## start Given information
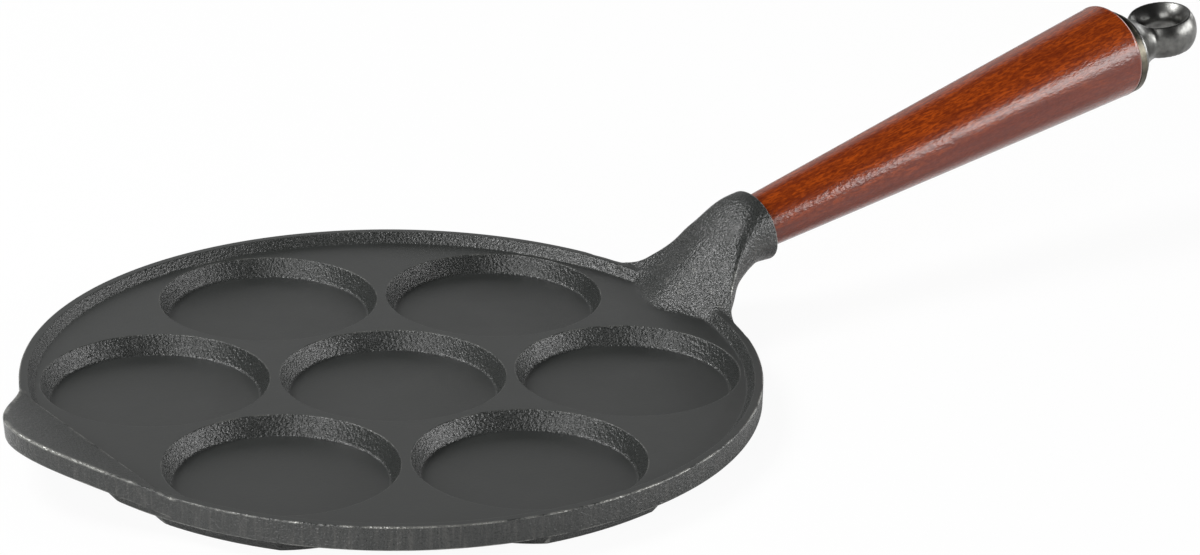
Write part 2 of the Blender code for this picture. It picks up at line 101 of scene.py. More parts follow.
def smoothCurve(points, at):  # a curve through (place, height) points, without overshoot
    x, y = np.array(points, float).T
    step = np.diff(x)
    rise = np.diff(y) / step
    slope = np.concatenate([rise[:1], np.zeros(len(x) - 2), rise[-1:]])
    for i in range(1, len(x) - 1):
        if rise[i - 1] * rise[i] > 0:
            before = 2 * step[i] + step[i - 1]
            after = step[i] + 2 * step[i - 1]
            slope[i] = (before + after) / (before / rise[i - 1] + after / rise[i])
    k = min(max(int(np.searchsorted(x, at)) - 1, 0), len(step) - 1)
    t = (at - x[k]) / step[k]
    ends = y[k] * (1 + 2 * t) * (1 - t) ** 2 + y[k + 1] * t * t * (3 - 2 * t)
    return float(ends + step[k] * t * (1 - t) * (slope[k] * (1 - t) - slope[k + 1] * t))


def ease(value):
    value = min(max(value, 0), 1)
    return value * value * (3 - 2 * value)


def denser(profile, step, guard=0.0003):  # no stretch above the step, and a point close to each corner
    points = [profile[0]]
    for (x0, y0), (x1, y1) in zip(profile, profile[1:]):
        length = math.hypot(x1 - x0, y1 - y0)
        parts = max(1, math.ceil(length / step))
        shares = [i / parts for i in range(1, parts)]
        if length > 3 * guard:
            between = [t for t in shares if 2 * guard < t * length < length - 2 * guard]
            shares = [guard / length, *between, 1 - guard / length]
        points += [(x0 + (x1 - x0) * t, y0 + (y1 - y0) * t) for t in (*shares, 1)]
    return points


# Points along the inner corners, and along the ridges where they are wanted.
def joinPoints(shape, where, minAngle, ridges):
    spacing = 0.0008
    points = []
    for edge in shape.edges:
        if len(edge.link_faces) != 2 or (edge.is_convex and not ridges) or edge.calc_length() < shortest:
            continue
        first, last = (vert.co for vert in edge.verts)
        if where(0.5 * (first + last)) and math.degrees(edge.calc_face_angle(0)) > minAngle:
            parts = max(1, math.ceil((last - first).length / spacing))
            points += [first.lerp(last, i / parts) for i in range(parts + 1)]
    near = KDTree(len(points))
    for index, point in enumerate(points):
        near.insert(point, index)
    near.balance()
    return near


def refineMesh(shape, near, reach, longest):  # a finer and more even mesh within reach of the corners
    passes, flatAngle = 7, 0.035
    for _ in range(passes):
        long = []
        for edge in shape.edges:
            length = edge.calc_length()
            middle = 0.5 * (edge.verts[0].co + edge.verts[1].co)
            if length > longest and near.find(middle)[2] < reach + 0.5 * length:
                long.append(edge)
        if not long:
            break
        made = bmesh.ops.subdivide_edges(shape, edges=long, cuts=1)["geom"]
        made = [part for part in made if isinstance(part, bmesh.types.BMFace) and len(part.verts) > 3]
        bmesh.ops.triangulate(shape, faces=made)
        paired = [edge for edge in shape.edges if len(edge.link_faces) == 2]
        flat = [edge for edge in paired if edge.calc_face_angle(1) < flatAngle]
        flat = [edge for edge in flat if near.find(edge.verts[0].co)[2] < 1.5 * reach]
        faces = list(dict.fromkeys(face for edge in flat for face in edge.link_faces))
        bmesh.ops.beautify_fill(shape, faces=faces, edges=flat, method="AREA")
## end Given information
Would you give the material above again, complete and exact?

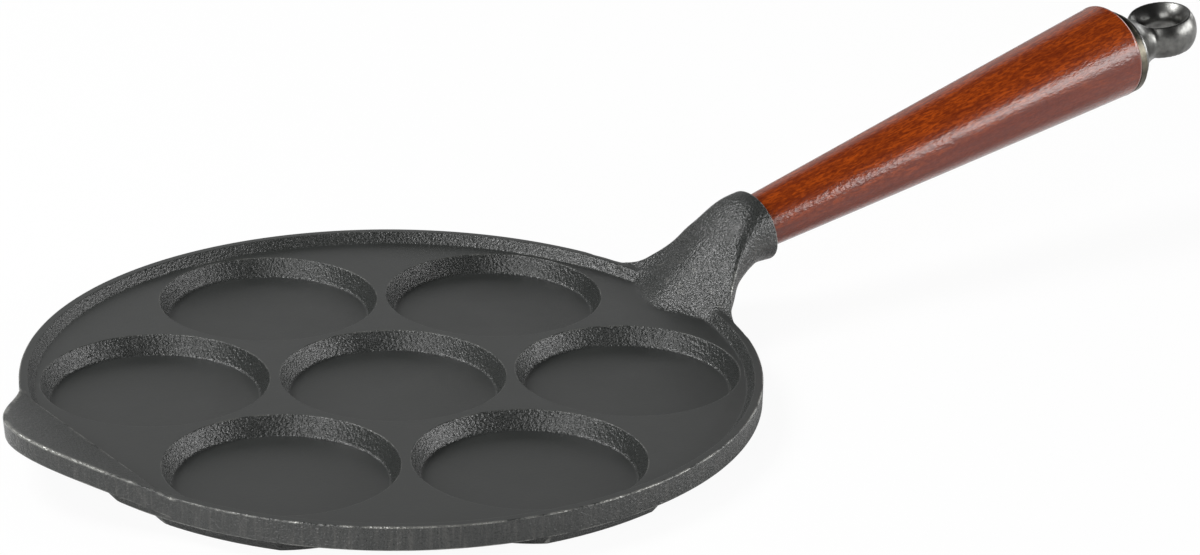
Write part 2 of the Blender code for this picture. It picks up at line 101 of scene.py. More parts follow.
def smoothCurve(points, at):  # a curve through (place, height) points, without overshoot
    x, y = np.array(points, float).T
    step = np.diff(x)
    rise = np.diff(y) / step
    slope = np.concatenate([rise[:1], np.zeros(len(x) - 2), rise[-1:]])
    for i in range(1, len(x) - 1):
        if rise[i - 1] * rise[i] > 0:
            before = 2 * step[i] + step[i - 1]
            after = step[i] + 2 * step[i - 1]
            slope[i] = (before + after) / (before / rise[i - 1] + after / rise[i])
    k = min(max(int(np.searchsorted(x, at)) - 1, 0), len(step) - 1)
    t = (at - x[k]) / step[k]
    ends = y[k] * (1 + 2 * t) * (1 - t) ** 2 + y[k + 1] * t * t * (3 - 2 * t)
    return float(ends + step[k] * t * (1 - t) * (slope[k] * (1 - t) - slope[k + 1] * t))


def ease(value):
    value = min(max(value, 0), 1)
    return value * value * (3 - 2 * value)


def denser(profile, step, guard=0.0003):  # no stretch above the step, and a point close to each corner
    points = [profile[0]]
    for (x0, y0), (x1, y1) in zip(profile, profile[1:]):
        length = math.hypot(x1 - x0, y1 - y0)
        parts = max(1, math.ceil(length / step))
        shares = [i / parts for i in range(1, parts)]
        if length > 3 * guard:
            between = [t for t in shares if 2 * guard < t * length < length - 2 * guard]
            shares = [guard / length, *between, 1 - guard / length]
        points += [(x0 + (x1 - x0) * t, y0 + (y1 - y0) * t) for t in (*shares, 1)]
    return points


# Points along the inner corners, and along the ridges where they are wanted.
def joinPoints(shape, where, minAngle, ridges):
    spacing = 0.0008
    points = []
    for edge in shape.edges:
        if len(edge.link_faces) != 2 or (edge.is_convex and not ridges) or edge.calc_length() < shortest:
            continue
        first, last = (vert.co for vert in edge.verts)
        if where(0.5 * (first + last)) and math.degrees(edge.calc_face_angle(0)) > minAngle:
            parts = max(1, math.ceil((last - first).length / spacing))
            points += [first.lerp(last, i / parts) for i in range(parts + 1)]
    near = KDTree(len(points))
    for index, point in enumerate(points):
        near.insert(point, index)
    near.balance()
    return near


def refineMesh(shape, near, reach, longest):  # a finer and more even mesh within reach of the corners
    passes, flatAngle = 7, 0.035
    for _ in range(passes):
        long = []
        for edge in shape.edges:
            length = edge.calc_length()
            middle = 0.5 * (edge.verts[0].co + edge.verts[1].co)
            if length > longest and near.find(middle)[2] < reach + 0.5 * length:
                long.append(edge)
        if not long:
            break
        made = bmesh.ops.subdivide_edges(shape, edges=long, cuts=1)["geom"]
        made = [part for part in made if isinstance(part, bmesh.types.BMFace) and len(part.verts) > 3]
        bmesh.ops.triangulate(shape, faces=made)
        paired = [edge for edge in shape.edges if len(edge.link_faces) == 2]
        flat = [edge for edge in paired if edge.calc_face_angle(1) < flatAngle]
        flat = [edge for edge in flat if near.find(edge.verts[0].co)[2] < 1.5 * reach]
        faces = list(dict.fromkeys(face for edge in flat for face in edge.link_faces))
        bmesh.ops.beautify_fill(shape, faces=faces, edges=flat, method="AREA")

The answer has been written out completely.